5.2: Monotonic Functions
- Page ID
- 22665
Suppose \(D \subset \mathbb{R}, f: D \rightarrow \mathbb{R},\) and \((a, b) \subset D .\) We say \(f\) is increasing on \((a, b)\) if \(f(x)<f(y)\) whenever \(a<x<y<b ;\) we say \(f\) is decreasing on \((a, b)\) if \(f(x)>f(y)\) whenever \(a<x<y<b ;\) we say \(f\) is nondecreasing on \((a, b)\) if \(f(x) \leq f(y)\) whenever \(a<x<y<b ;\) and we say \(f\) is nonincreasing on \((a, b)\) if \(f(x) \geq f(y)\) whenever \(a<x<y<b .\) We will say \(f\) is monotonic on \((a, b)\) if \(f\) is either nondecreasing or nonincreasing on \((a, b)\) and we will say \(f\) is strictly monotonic on \((a, b)\) if \(f\) is either increasing or decreasing on \((a, b)\).
If \(f\) is monotonic on \((a, b),\) then \(f(c+)\) and \(f(c-)\) exist for every \(c \in(a, b)\).
- Proof
-
Suppose \(f\) is nondecreasing on \((a, b) .\) Let \(c \in(a, b)\) and let
\[\lambda=\sup \{f(x): a<x<c\}.\]
Note that \(\lambda \leq f(c)<+\infty .\) Given any \(\epsilon>0,\) there must exist \(\delta>0\) such that
\[\lambda-\epsilon<f(c-\delta) \leq \lambda .\]

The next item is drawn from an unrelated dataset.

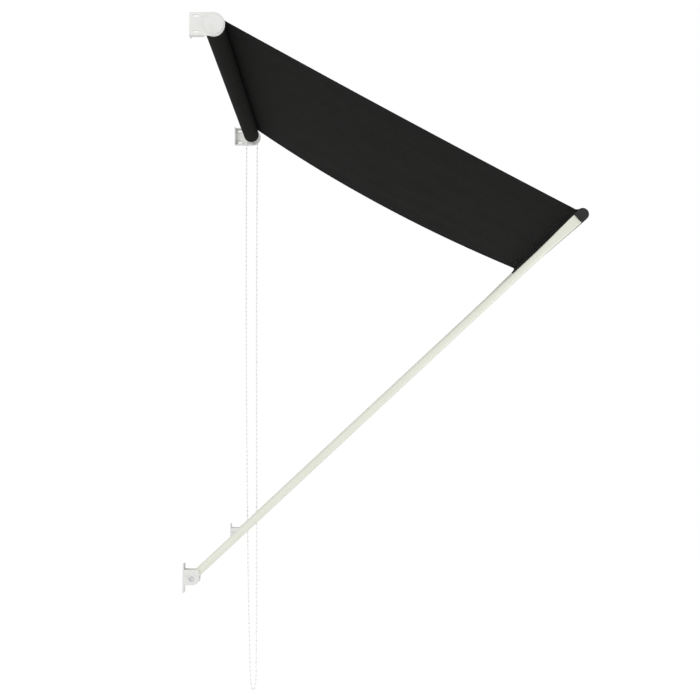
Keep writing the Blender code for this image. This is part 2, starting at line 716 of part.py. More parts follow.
def bar_pin(side, axis, inward):
    """The steel pin that the front bar turns on, held in the knuckle."""
    half = KNUCKLE_THICKNESS / 2
    start, end = sorted((-inward * (half - SHEET_METAL - GAP), inward * (half + BAR_PIN_GRIP)))
    rod(f"{side}_bar_pin", start, end, PIN_RADIUS, ZINC, axis, (0, ARM_LENGTH))


def bar_plug(side, axis, tube_end, inward):
    """A moulded plug in the end of the front bar, with a bore for the pin."""
    flange_outer = tube_end - inward * (GAP + BAR_PLUG_FLANGE)
    flange_inner = tube_end - inward * GAP
    body_end = tube_end + inward * BAR_PLUG_LENGTH
    body_radius = BAR_RADIUS - BAR_WALL - GAP
    bore = PIN_RADIUS + GAP
    profile = [
        (flange_outer, bore),
        (flange_outer, BAR_RADIUS - GAP),
        (flange_inner, BAR_RADIUS - GAP),
        (flange_inner, body_radius),
        (body_end, body_radius),
        (body_end, bore),
    ]
    if inward > 0:
        profile.reverse()
    turned(f"{side}_bar_plug", profile, BLACK_PLASTIC, axis, closed=True, steps=24)


def hem_loops():
    """The hem's section: cloth round the bar, drawn together in a seam that points up the canvas."""
    inner = BAR_RADIUS + GAP
    outer = inner + HEM_LAYER
    lean = -math.degrees(math.asin(HEM_TIP_RISE / HEM_TIP_REACH))
    tip_angle = 90 - lean
    half_tip = HEM_LAYER / HEM_TIP_REACH
    spread = math.degrees(math.acos(outer / HEM_TIP_REACH))
    around = arc((0, 0), outer, tip_angle + spread, tip_angle + 360 - spread, ROUND)
    ends = [math.radians(tip_angle) - half_tip, math.radians(tip_angle) + half_tip]
    tip = [(HEM_TIP_REACH * math.cos(a), HEM_TIP_REACH * math.sin(a)) for a in ends]
    return [around + tip, circle(inner)]


def front_bar(axis):
    """The front bar's tube, its two plugs and the canvas hem round it."""
    outline_solid("front_bar", [circle(BAR_RADIUS), circle(BAR_RADIUS - BAR_WALL)], BAR_LEFT, BAR_RIGHT,
                  CREAM_PAINT, axis)
    bar_plug("left", axis, BAR_LEFT, 1)
    bar_plug("right", axis, BAR_RIGHT, -1)
    outline_solid("canvas_hem", hem_loops(), CANVAS_LEFT, CANVAS_RIGHT, DARK_CANVAS, axis)


def canvas_sheet(axis, length):
    """The canvas between roller and hem: one sheet that hangs a little deeper at the chain end."""
    mesh = bpy.data.meshes.new("canvas_sheet")
    bm = bmesh.new()
    bmesh.ops.create_grid(bm, x_segments=CANVAS_ACROSS, y_segments=CANVAS_ALONG, size=0.5)
    height = ROLL_RADIUS + GAP + CANVAS / 2
    for vert in bm.verts:
        along = vert.co.y + 0.5
        across = vert.co.x + 0.5
        sag = (NEAR_SAG + (FAR_SAG - NEAR_SAG) * across) * 4 * along * (1 - along)
        x = CANVAS_LEFT + across * (CANVAS_RIGHT - CANVAS_LEFT)
        vert.co = (x, height - sag, along * length)
    bm.to_mesh(mesh)
    bm.free()
    mesh.shade_smooth()
    sheet = place(bpy.data.objects.new("canvas_sheet", mesh), DARK_CANVAS, axis)
    layer = sheet.modifiers.new("cloth_thickness", "SOLIDIFY")
    layer.thickness = CANVAS
    layer.offset = 0
    return sheet


def cheek_outline():
    """The side of an arm bracket about its pivot."""
    front = PIVOT_STANDOFF - CHEEK_REACH
    back = PIVOT_STANDOFF - SHEET_METAL / 2
    low = arc((front + CHEEK_CORNER, CHEEK_CORNER - CHEEK_BOTTOM), CHEEK_CORNER, 180, 270, 8)
    high = arc((front + CHEEK_TOP_CORNER, CHEEK_TOP - CHEEK_TOP_CORNER), CHEEK_TOP_CORNER, 90, 180, 4)
    return [(back, CHEEK_TOP), *high, *low, (back, -CHEEK_BOTTOM)]


def arm_bracket(side, x):
    """A U-shaped bracket: a tall wall plate with two cheeks folded out of it."""
    name = f"{side}_arm_bracket"
    inner = ARM_RADIUS + 2 * GAP + BUSH_FLANGE
    outer = inner + SHEET_METAL
    half = FOOT_PLATE_HEIGHT / 2
    plate = block(name, (x - outer, -SHEET_METAL, PIVOT.z - half), (x + outer, 0, PIVOT.z + half), WHITE_PAINT)
    hole = circle(BOLT_RADIUS + GAP, count=FINE)
    for label, start in (("left", -outer), ("right", inner)):
        cheek = outline_solid(f"{name}_{label}_cheek", [cheek_outline(), hole], x + start,
                              x + start + SHEET_METAL, None, group="cutters", origin=(PIVOT.y, PIVOT.z))
        join(plate, cheek)
    for label, rise in (("upper", 1), ("lower", -1)):
        screw_hole = rod(f"{name}_{label}_screw_hole", -SHEET_METAL, SHEET_METAL, SCREW_HOLE_RADIUS, None,
                         steps=12, group="cutters")
        screw_hole.location = (x, -SHEET_METAL / 2, PIVOT.z + rise * FOOT_HOLE_RISE)
        screw_hole.rotation_euler = (math.pi / 2, 0, 0)
        cut(plate, screw_hole)


def pivot_bolt(side, x, outward):
    """The bolt an arm turns on, with a socket in its head, and its nut on the other side."""
    cheek = ARM_RADIUS + 2 * GAP + BUSH_FLANGE + SHEET_METAL
    seat = cheek + GAP
    top = seat + BOLT_HEAD
    end = -(seat + NUT_THICKNESS + BOLT_STICKOUT)
    edge = BOLT_HEAD / 3
    profile = [
        (top, 0),
        (top, BOLT_HEAD_RADIUS - edge),
        (top - edge, BOLT_HEAD_RADIUS),
        (seat, BOLT_HEAD_RADIUS),
        (seat, BOLT_RADIUS),
        (end, BOLT_RADIUS),
        (end, 0),
    ]
    profile = [(x + outward * along, radius) for along, radius in profile]
    if outward < 0:
        profile.reverse()
    bolt = turned(f"{side}_pivot_bolt", profile, ZINC, centre=(PIVOT.y, PIVOT.z), steps=24)
    start, stop = sorted((x + outward * (top - BOLT_SOCKET_DEPTH), x + outward * (top + BOLT_HEAD)))
    cut(bolt, outline_solid(f"{side}_pivot_bolt_socket", [circle(BOLT_SOCKET_RADIUS, count=6)], start, stop, None,
                            group="cutters", origin=(PIVOT.y, PIVOT.z)))
    start, stop = sorted((x - outward * seat, x - outward * (seat + NUT_THICKNESS)))
    loops = [circle(NUT_RADIUS, count=6), circle(BOLT_RADIUS + GAP, count=FINE)]
    outline_solid(f"{side}_pivot_nut", loops, start, stop, ZINC, origin=(PIVOT.y, PIVOT.z))


def let_out():
    """Where the front bar is with the canvas let out: its centre and the canvas's slope below the level."""
    bar = PIVOT + Vector((0, -math.sin(ARM_ANGLE), math.cos(ARM_ANGLE))) * ARM_LENGTH
    reach = bar - ROLLER
    height = ROLL_RADIUS + GAP + CANVAS / 2
    slope = math.atan2(-reach.z, -reach.y) + math.asin((height - HEM_TIP_RISE) / reach.length)
    along = math.sqrt(reach.length ** 2 - (height - HEM_TIP_RISE) ** 2)
    tip = math.sqrt(HEM_TIP_REACH ** 2 - HEM_TIP_RISE ** 2)
    return bar, slope, along - tip - GAP


def build():
    """Make every piece of the awning."""
    bar, slope, canvas_length = let_out()
    roller_axis = empty("roller_axis", ROLLER)
    canvas_axis = empty("canvas_axis", ROLLER, (math.pi / 2 + slope, 0, 0))
    roller_bracket("left", LEFT_FACE, 1)
    roller_bracket("right", RIGHT_FACE, -1)
    bracket_cap("left", LEFT_FACE, -1)
    bracket_cap("right", RIGHT_FACE, 1)
    roller(roller_axis, -slope)
    chain_wheel(roller_axis)
    drive_unit(roller_axis)
    bead_chain(roller_axis)
    canvas_sheet(canvas_axis, canvas_length)
    for side, x, inward in (("left", LEFT_ARM_X, 1), ("right", RIGHT_ARM_X, -1)):
        arm_axis = empty(f"{side}_arm_axis", (x, PIVOT.y, PIVOT.z), (ARM_ANGLE, 0, 0))
        arm(side, arm_axis)
        arm_bushes(side, arm_axis)
        knuckle(side, arm_axis, inward)
        bar_pin(side, arm_axis, inward)
        arm_bracket(side, x)
        pivot_bolt(side, x, -inward)
    bar_axis = empty("front_bar_axis", bar, (slope - math.pi / 2, 0, 0))
    front_bar(bar_axis)


build()
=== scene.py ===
"""Drop-arm canvas awning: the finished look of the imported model.

Each class is one sub-assembly of the awning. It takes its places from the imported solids, builds its meshes
in metres in the same frame, and dresses them. X runs along the roller to the chain end, the wall is y = 0,
the awning stands out towards -Y, and Z is up.
"""

from __future__ import annotations

import logging
import math
from collections.abc import Callable, Iterable, Mapping, Sequence
from dataclasses import dataclass
from enum import Enum
from functools import cache, cached_property

import bmesh
import bpy
from mathutils import Matrix, Vector


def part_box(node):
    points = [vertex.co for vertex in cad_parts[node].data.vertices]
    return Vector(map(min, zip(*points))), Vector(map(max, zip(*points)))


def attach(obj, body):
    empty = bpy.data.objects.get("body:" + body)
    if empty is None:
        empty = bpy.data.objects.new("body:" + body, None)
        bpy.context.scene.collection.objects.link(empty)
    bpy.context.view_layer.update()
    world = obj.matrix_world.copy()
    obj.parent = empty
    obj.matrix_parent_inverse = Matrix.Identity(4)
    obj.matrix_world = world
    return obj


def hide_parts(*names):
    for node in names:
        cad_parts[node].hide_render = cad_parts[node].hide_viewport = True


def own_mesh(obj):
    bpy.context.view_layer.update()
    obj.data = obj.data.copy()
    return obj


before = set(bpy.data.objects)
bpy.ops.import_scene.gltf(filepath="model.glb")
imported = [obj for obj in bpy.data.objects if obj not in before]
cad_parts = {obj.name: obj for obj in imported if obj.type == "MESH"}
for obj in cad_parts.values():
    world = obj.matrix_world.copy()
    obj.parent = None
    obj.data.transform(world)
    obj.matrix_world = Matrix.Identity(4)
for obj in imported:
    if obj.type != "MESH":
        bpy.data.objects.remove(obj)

LOG = logging.getLogger("awning")
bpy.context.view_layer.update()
MM = 0.001
TINY = 0.01 * MM
ALONG_X = Vector((1, 0, 0))

# Blender's types under short names
Mesh, Vert, Edge = bmesh.types.BMesh, bmesh.types.BMVert, bmesh.types.BMEdge
Tree, Node, Socket = bpy.types.NodeTree, bpy.types.Node, bpy.types.NodeSocket
Material, Piece = bpy.types.Material, bpy.types.Object

# Folds that stay sharp, in degrees, for each kind of shape
PRESSED, TUBE, CLOTH, CORD, BALL = 35.0, 40.0, 50.0, 60.0, 80.0

# Where most values of a noise lie
MIDDLE = (0.3, 0.7)


# Nodes

def linear(colour: str) -> tuple[float, float, float, float]:
    """Turn a hex sRGB colour into linear RGBA.

    Args:
        colour: six hex digits after a hash sign.

    Returns:
        The linear red, green, blue and an alpha of 1.
    """
    channels = [int(colour[i:i + 2], 16) / 255 for i in (1, 3, 5)]
    turned = [c / 12.92 if c <= 0.04045 else ((c + 0.055) / 1.055) ** 2.4 for c in channels]
    return (*turned, 1.0)


def add_node(
    tree: Tree,
    kind: str,
    settings: Mapping[str, object] | None = None,
    inputs: Mapping[str | int, object] | None = None,
) -> Node:
    """Add a node with its settings and its inputs.

    Args:
        tree: the node tree that gets the node.
        kind: the node's type name.
        settings: properties of the node.
        inputs: a value or an output socket for each input.

    Returns:
        The new node.
    """
    node = tree.nodes.new(kind)
    for key, value in (settings or {}).items():
        setattr(node, key, value)
    for key, value in (inputs or {}).items():
        if isinstance(value, Socket):
            tree.links.new(value, node.inputs[key])
        else:
            node.inputs[key].default_value = value
    return node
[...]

Since \(f\) is nondecreasing, it follows that
\[|f(x)-\lambda|<\epsilon\]
whenever \(x \in(c-\delta, c) .\) Thus \(f(c-)=\lambda .\) A similar argument shows that \(f(c+)=\kappa\) where
\[\kappa=\inf \{f(x): c<x<b\}.\]
If \(f\) is nonincreasing, similar arguments yield
\[f(c-)=\inf \{f(x): a<x<c\}\]
and
\[f(c+)=\sup \{f(x): c<x<b\}.\]
If \(f\) is nondecreasing on \((a, b)\) and \(a<x<y<b,\) then
\[f(x+) \leq f(y-).\]
- Proof
-
By the previous proposition,
\[f(x+)=\inf \{f(t): x<t<b\}\]
and
\[f(y-)=\sup \{f(t): a<t<y\}.\]
Since \(f\) is nondecreasing,
\[\inf \{f(t): x<t<b\}=\inf \{f(t): x<t<y\}\]
and
\[\sup \{f(t): a<t<y\}=\sup \{f(t): x<t<y\}.\]
Thus
\[f(x+)=\inf \{f(t): x<t<y\} \leq \sup \{f(t): x<t<y\}=f(y-).\]
Q.E.D.
Let \(\varphi: \mathbb{Q} \cap[0,1] \rightarrow \mathbb{Z}^{+}\) be a one-to-one correspondence. Define \(f:[0,1] \rightarrow \mathbb{R}\) by
\[f(x)=\sum_{q \in \mathbb{Q} \cap[0,1]_{q \leq x}} \frac{1}{2^{\varphi(q)}}.\]
a. Show that \(f\) is increasing on \((0,1)\).
b. Show that for any \(x \in \mathbb{Q} \cap(0,1), f(x-)<f(x)\) and \(f(x+)=f(x)\).
c. Show that for any irrational \(a, 0<a<1, \lim _{x \rightarrow a} f(x)=f(a)\).